-- begin Given information --

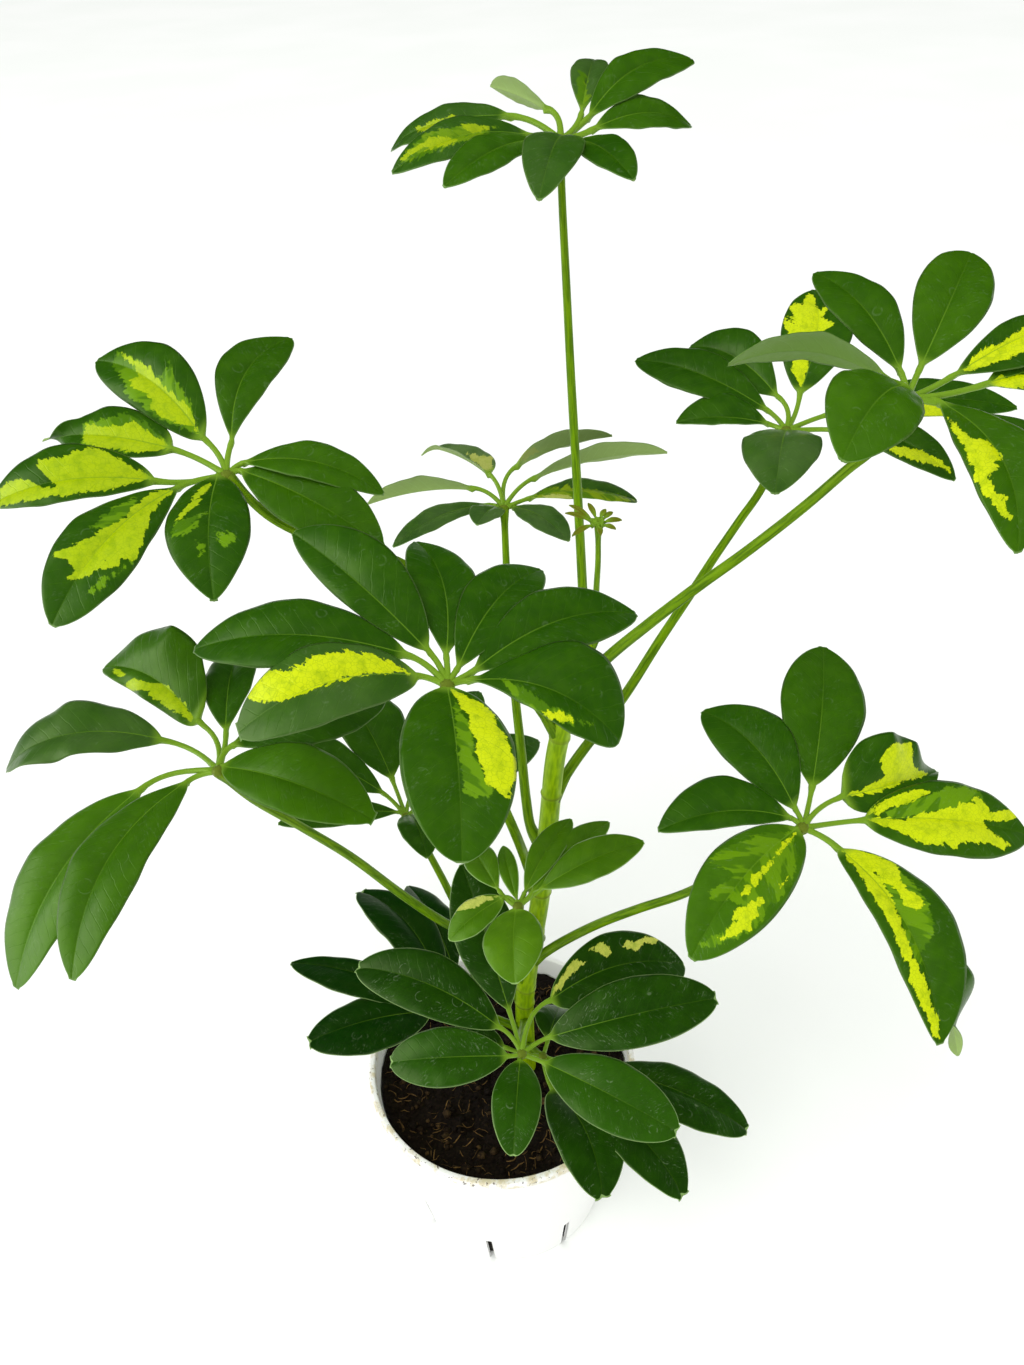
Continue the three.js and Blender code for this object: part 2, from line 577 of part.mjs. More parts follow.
const MATERIALS = {
  pot: { color: 0xf4f4f2, roughness: 0.45, metalness: 0 },
  soil: { color: 0x2b1a10, roughness: 0.95, metalness: 0 },
  stem: { color: 0x6f8f2a, roughness: 0.5, metalness: 0 },
  leaf: { color: 0x2f5f10, roughness: 0.4, metalness: 0 },
};

const plant = new THREE.Group();

function place(name, solid, look) {
  const mesh = new THREE.Mesh(geometryOf(solid), new THREE.MeshStandardMaterial(MATERIALS[look]));
  mesh.name = name;
  plant.add(mesh);
}

place('pot', makePot(), 'pot');
place('soil', makeSoil(), 'soil');
place('stem', makeStem(), 'stem');
const stemClear = makeStem(GAP);
for (const [name, leaf] of Object.entries(LEAVES)) {
  place(name, makeLeaf(leaf, stemClear), 'leaf');
}

export default plant;
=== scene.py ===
"""A potted dwarf umbrella plant: white nursery pot, peat soil, one stem, fourteen variegated compound leaves.

Lengths in the tables are millimetres. The part's frame has its origin at the centre of the pot's base, +Z
up, and -Y is the pot's front. Every piece is a grid of closed rings, worked out with numpy.
"""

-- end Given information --

Copy every line verbatim.

Answer to this task:
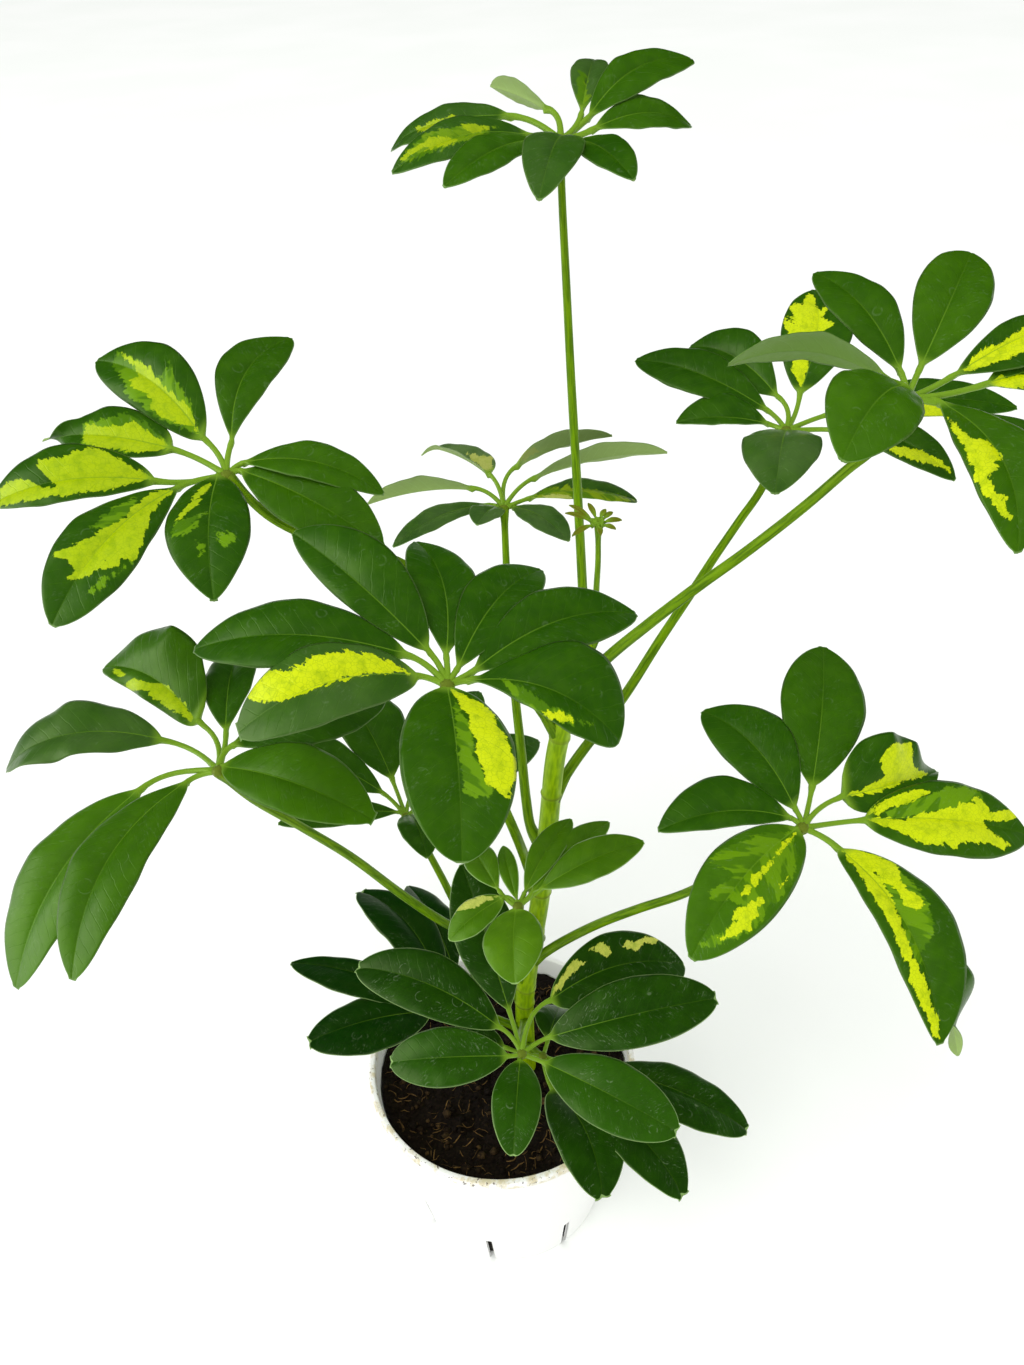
Continue the three.js and Blender code for this object: part 2, from line 577 of part.mjs. More parts follow.
const MATERIALS = {
  pot: { color: 0xf4f4f2, roughness: 0.45, metalness: 0 },
  soil: { color: 0x2b1a10, roughness: 0.95, metalness: 0 },
  stem: { color: 0x6f8f2a, roughness: 0.5, metalness: 0 },
  leaf: { color: 0x2f5f10, roughness: 0.4, metalness: 0 },
};

const plant = new THREE.Group();

function place(name, solid, look) {
  const mesh = new THREE.Mesh(geometryOf(solid), new THREE.MeshStandardMaterial(MATERIALS[look]));
  mesh.name = name;
  plant.add(mesh);
}

place('pot', makePot(), 'pot');
place('soil', makeSoil(), 'soil');
place('stem', makeStem(), 'stem');
const stemClear = makeStem(GAP);
for (const [name, leaf] of Object.entries(LEAVES)) {
  place(name, makeLeaf(leaf, stemClear), 'leaf');
}

export default plant;
=== scene.py ===
"""A potted dwarf umbrella plant: white nursery pot, peat soil, one stem, fourteen variegated compound leaves.

Lengths in the tables are millimetres. The part's frame has its origin at the centre of the pot's base, +Z
up, and -Y is the pot's front. Every piece is a grid of closed rings, worked out with numpy.
"""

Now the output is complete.